Yea but depending on the amount of cards this works on the user base may be enough for this first phase . Even if its just Nvidia RTX and AMD RDNA cards it will still be a sizable install base. If it works on the 10x series by nvidia and vega from amd that is bigger even still.

In the slids it looks like they have what they call sub components in development

1) Direct Compute based decompressor
Initial prototype decompression saturate gaming nvme ssds bandwidths
Open door to further innovate in possible future silicon implementations

2) Cpu decompressor for assets destined for system memory

3) Compressor
 
I wouldn't even take what was said as confirmation that will get dedicated decompression on GPUs.
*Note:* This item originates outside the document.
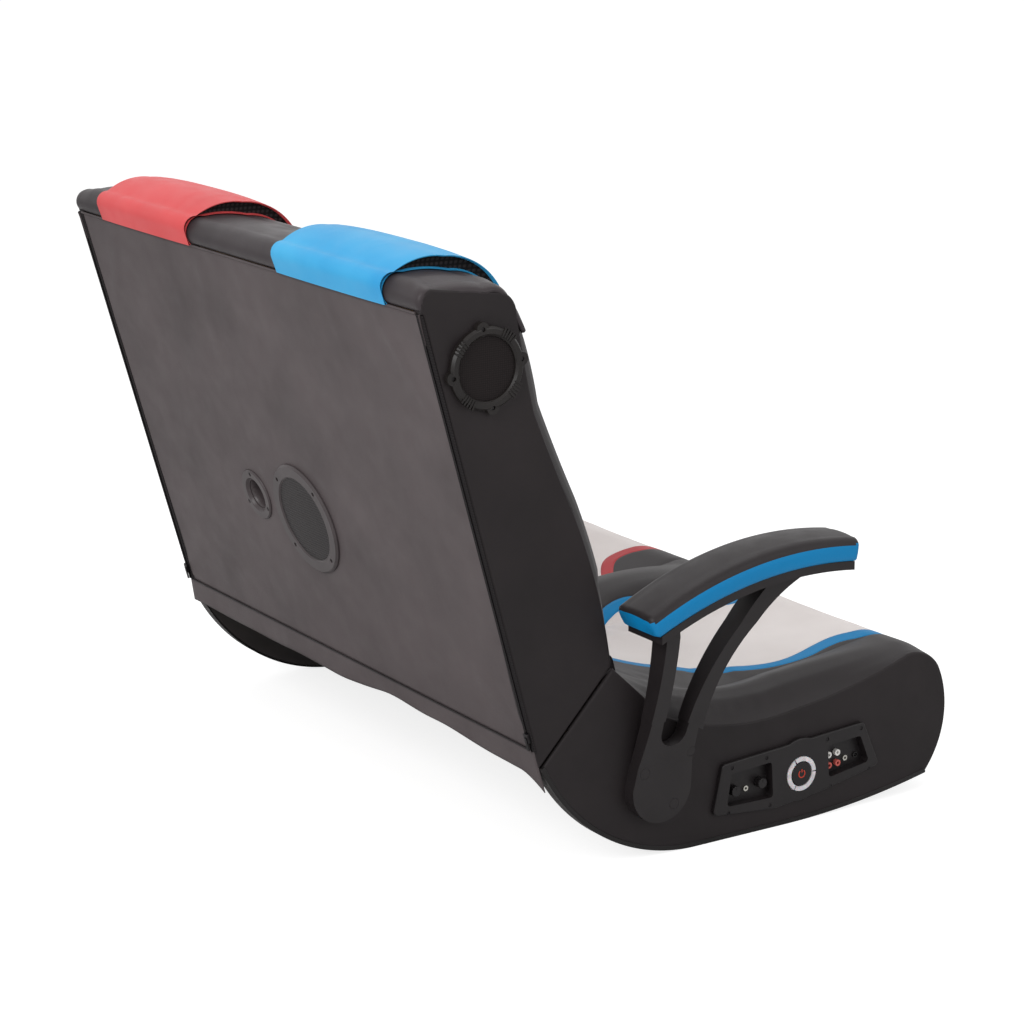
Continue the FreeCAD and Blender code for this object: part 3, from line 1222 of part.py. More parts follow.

In console I can see the benefit, in graphics cards that will have a working sharder implementation may not be worth the silicon. Depends on the performance.

Could see more reason for dedicated silcon on APU's I guess.
 
I wouldn't even take what was said as confirmation that will get dedicated decompression on GPUs.

In console I can see the benefit, in graphics cards that will have a working sharder implementation may not be worth the silicon. Depends on the performance.

Could see more reason for dedicated silcon on APU's I guess.

I'm thinking we will see dedicated silicon on CPUs.